36Kaija Saariaho : Il est vrai que la musique définit une temporalité et un tempo, du moins approximativement. Si on ne les respecte pas, elle est déformée, ce qui pose des questions intéressantes à une époque qui mesure presque toutes les activités humaines selon les critères de la productivité et du coût. Jusqu’ici, à notre connaissance, toutes les cultures humaines ont produit des musiques. Certaines de ces musiques devront-elles mourir, comme des espèces menacées, parce qu’elles ont besoin de temps pour être enseignées et produites, et parce que les écouter prend aussi plus du temps qu’une pièce du top 50, emballée et compressée pour les besoins et demandes de l’industrie culturelle ? 

37Aujourd’hui, on se demande pourquoi on enseigne la composition en cours privés pendant des années, processus indubitablement peu rentable, alors que les cours d’économie, qui s’adressent à des dizaines de personnes par session, sont beaucoup plus efficaces en temps et résultats financiers. Ma réponse habituelle est de rappeler que rien de ce qui est le plus important à échelle humaine ne peut pas être évalué en termes financiers, même si ces choses-là sont aussi conditionnées par le facteur financier — je parle de la vie, de la santé, de l’amour, de la mort. La musique, et l’art plus généralement, font partie de cette catégorie inestimable.

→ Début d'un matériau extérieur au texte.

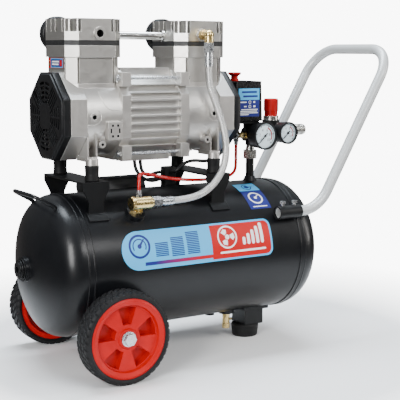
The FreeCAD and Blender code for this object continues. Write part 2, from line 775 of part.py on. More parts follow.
def cranks():
    """An eccentric with a counterweight for each cylinder, half a turn apart."""
    parts = []
    for side in (-1, 1):
        lift = f"pump_axis + {side} * half_stroke"
        eccentric = barrel(side, "crank_radius", "head_offset - 7", "head_offset + 7", "0", lift)
        collar = barrel(side, 12, "head_offset - 12", "head_offset + 17")
        start, length = span(side, "head_offset + 9", "head_offset + 15")
        disc = rod(42, length, start, 0, "pump_axis")
        clear = block(20, 100, 60, f"{start} + 3", 0, "pump_axis" if side > 0 else "pump_axis - 60")
        weight = cut(disc, clear)
        hole = barrel(side, "shaft_radius + 0.02", "head_offset - 20", "head_offset + 20")
        parts.append(cut(fuse(eccentric, collar, weight), hole))
    publish("cranks", together(*parts))


def fans():
    """The two cooling fans on the ends of the shaft."""
    parts = []
    for side in (-1, 1):
        hub = barrel(side, 13, 146, 164)
        blades = []
        for i in range(7):
            spin = Rotation(Vector(1, 0, 0), 360 / 7 * i)
            pitch = Rotation(Vector(0, 0, 1), 32 * side)
            turn = spin.multiply(pitch)
            blade = primitive("Box", {"Length": 2, "Width": 20, "Height": "fan_radius - 10"}, 0, 0, 0, turn)
            corner = turn.multVec(Vector(-1, -10, 0)) + spin.multVec(Vector(0, 0, 9))
            place(blade, f"pump_x + {side} * 155 + {corner.x}", corner.y, f"pump_axis + {corner.z}", turn)
            blades.append(blade)
        hole = barrel(side, "shaft_radius + 0.02", 140, 170)
        parts.append(cut(fuse(hub, *blades), hole))
    publish("fans", together(*parts))


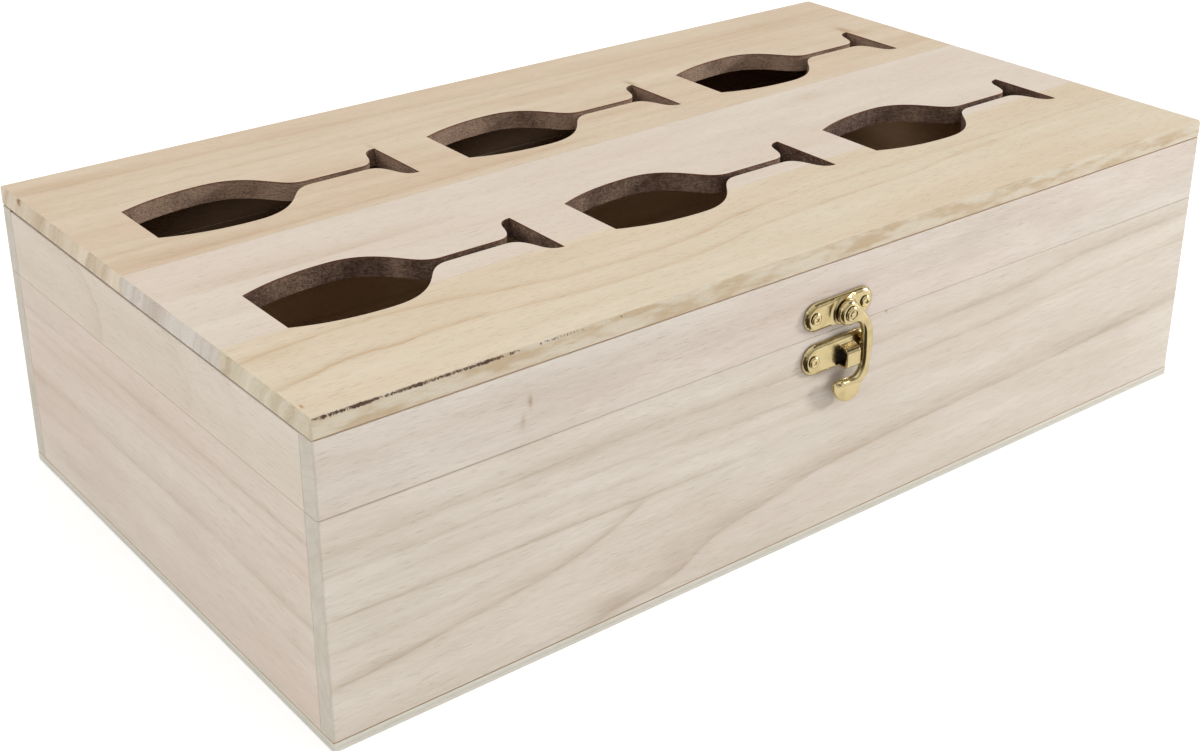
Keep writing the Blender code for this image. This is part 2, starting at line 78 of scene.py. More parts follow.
class Surface:
    """A material's node tree, with short calls for the nodes that it's made of. Its place inputs are the
    object's own coordinates in millimetres, which are the box's at rest."""

    def __init__(self, name, roughness, metallic=0.0):
        self.material = bpy.data.materials.new(name)
        self.material.use_nodes = True
        self.tree = self.material.node_tree
        self.shader = self.tree.nodes["Principled BSDF"]
        self.shader.inputs["Roughness"].default_value = roughness
        self.shader.inputs["Metallic"].default_value = metallic
        if not metallic:
            self.shader.inputs["Specular IOR Level"].default_value = BARE_WOOD_SHEEN
        place = self.add("TexCoord").outputs["Object"]
        scaled = self.add("VectorMath", operation="SCALE")
        self.wire(scaled.inputs[0], place)
        scaled.inputs["Scale"].default_value = MM
        parts = self.add("SeparateXYZ")
        self.wire(parts.inputs[0], scaled.outputs[0])
        self.x, self.y, self.z = parts.outputs

    def add(self, kind, **settings):
        node = self.tree.nodes.new("ShaderNode" + kind)
        for name, value in settings.items():
            setattr(node, name, value)
        return node

    def wire(self, socket, value):
        if isinstance(value, bpy.types.NodeSocket):
            self.tree.links.new(value, socket)
        else:
            socket.default_value = value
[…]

38Par ailleurs, toutes les étapes du travail de compositeur prennent beaucoup de temps. L’un des aspects les plus intéressants est justement ce travail que nous réalisons sur le temps au sein d’une œuvre : nous avons des outils (moins tributaires sans doute des recherches récentes et du bergsonisme que d’une tradition très ancienne, et qui existe dans toutes les musiques du monde) pour créer des illusions dans la perception du passage du temps, et contrôler la sensation de la durée. Personnellement, je suis souvent tentée de chercher des paramètres musicaux qui permettent de ralentir le temps, d’affaiblir la sensation d’un temps mesuré, compté, et enfin d’arrêter le temps et de le transformer en espace musical : c’est un peu pour moi le Graal (pour revenir à la symbolique arthurienne) de la création musicale.